Y no podemos terminar este artículo sin citar la película-compendio de todo lo dicho hasta ahora: Copia certificada (Copie conforme, Abbas Kiarostami, 2010). En esta misteriosa y absorbente obra, Juliette Binoche pasa de ser musa a ser presencia, es también la mujer-compendio: el film comienza siendo la cinta de Kiarostami con Binoche, con la actriz interpretando a una galerista y tratada por la puesta en escena como una obra de arte más, pletórica e incontestable en la secuencia del coche, feliz de ser La Mujer. Pero poco a poco todo empieza a resquebrajarse: ¿y si ella fuera una mujer más, esposa en un matrimonio hastiado y representada mil y una veces en la Historia del Cine, y si no es tan genuina e inspiradora, y si está dejando de ser musa para devenir repetición?

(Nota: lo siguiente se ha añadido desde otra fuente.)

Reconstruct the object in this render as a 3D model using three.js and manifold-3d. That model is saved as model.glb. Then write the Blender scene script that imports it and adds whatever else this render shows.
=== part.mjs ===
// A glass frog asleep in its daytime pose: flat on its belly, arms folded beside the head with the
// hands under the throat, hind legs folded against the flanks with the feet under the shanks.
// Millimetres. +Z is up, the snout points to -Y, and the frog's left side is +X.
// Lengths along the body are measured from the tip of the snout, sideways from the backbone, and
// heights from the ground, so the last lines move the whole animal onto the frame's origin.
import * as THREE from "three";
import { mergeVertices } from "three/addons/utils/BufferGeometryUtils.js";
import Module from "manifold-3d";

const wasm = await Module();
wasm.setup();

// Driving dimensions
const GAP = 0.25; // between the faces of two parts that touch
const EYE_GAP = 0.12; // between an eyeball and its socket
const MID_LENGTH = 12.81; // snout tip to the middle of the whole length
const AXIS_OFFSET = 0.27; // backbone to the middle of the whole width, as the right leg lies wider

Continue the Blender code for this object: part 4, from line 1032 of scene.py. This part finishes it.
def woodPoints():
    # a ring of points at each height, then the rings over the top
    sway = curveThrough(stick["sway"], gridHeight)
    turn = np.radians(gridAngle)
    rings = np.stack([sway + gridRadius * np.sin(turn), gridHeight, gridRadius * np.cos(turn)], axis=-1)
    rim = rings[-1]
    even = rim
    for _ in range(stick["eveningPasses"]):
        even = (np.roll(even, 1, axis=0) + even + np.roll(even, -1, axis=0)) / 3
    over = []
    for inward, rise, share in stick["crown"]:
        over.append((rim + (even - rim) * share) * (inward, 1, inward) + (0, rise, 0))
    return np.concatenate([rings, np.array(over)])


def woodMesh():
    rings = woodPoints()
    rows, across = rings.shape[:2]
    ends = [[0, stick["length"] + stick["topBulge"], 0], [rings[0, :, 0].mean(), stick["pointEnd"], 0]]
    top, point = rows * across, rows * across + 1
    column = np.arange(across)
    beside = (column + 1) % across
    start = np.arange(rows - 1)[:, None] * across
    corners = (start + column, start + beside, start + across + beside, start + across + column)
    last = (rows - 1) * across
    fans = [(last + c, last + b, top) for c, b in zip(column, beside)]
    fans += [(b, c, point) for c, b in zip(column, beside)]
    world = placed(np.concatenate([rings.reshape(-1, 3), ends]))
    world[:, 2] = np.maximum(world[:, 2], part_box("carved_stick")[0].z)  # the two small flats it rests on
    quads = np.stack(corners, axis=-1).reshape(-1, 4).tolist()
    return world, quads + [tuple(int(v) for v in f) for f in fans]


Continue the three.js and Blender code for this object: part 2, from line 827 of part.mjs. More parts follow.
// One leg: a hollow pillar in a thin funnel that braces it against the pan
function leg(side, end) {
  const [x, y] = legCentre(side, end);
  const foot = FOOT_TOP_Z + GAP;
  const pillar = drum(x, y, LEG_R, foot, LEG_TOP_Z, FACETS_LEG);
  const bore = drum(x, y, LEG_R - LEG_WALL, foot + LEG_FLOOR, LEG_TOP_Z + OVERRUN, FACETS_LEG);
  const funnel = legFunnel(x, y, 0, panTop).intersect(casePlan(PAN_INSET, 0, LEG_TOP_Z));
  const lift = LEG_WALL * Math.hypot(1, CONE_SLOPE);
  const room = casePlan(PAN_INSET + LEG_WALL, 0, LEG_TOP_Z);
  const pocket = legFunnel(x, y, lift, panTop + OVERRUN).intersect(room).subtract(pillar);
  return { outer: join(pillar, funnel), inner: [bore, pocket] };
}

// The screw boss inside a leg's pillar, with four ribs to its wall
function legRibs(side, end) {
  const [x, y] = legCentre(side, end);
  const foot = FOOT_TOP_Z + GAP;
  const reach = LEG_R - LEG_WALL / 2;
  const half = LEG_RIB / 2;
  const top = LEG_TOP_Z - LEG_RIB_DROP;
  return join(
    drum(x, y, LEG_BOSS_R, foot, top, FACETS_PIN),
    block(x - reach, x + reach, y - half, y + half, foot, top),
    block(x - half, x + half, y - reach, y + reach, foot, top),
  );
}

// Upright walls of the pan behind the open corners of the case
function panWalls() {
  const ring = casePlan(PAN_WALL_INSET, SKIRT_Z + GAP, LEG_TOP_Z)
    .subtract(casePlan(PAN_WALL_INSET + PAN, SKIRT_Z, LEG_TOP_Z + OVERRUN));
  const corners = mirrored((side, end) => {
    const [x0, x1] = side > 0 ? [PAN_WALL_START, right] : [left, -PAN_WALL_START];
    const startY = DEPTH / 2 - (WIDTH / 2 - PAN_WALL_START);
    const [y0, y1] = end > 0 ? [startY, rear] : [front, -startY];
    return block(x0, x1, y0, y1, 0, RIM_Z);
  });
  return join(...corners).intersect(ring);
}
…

Ella intenta desesperadamente resistirse a eso, como el (salvaje) plano del maquillaje ante el espejo nos muestra, y al final lo consigue a medias: en su condición de mujer singular y plural a un tiempo, se ha convertido en una presencia, imprecisa e inolvidable, un reflejo eterno en la mirada final (a cámara, como la de Joaquin Phoenix en Two Lovers) de William Shimmell, una imagen que carcome subterráneamente a Mark Zuckerberg durante toda La red social (The Social Network, David Fincher, 2010). ¿Es la mujer el Rosebud del siglo XXI?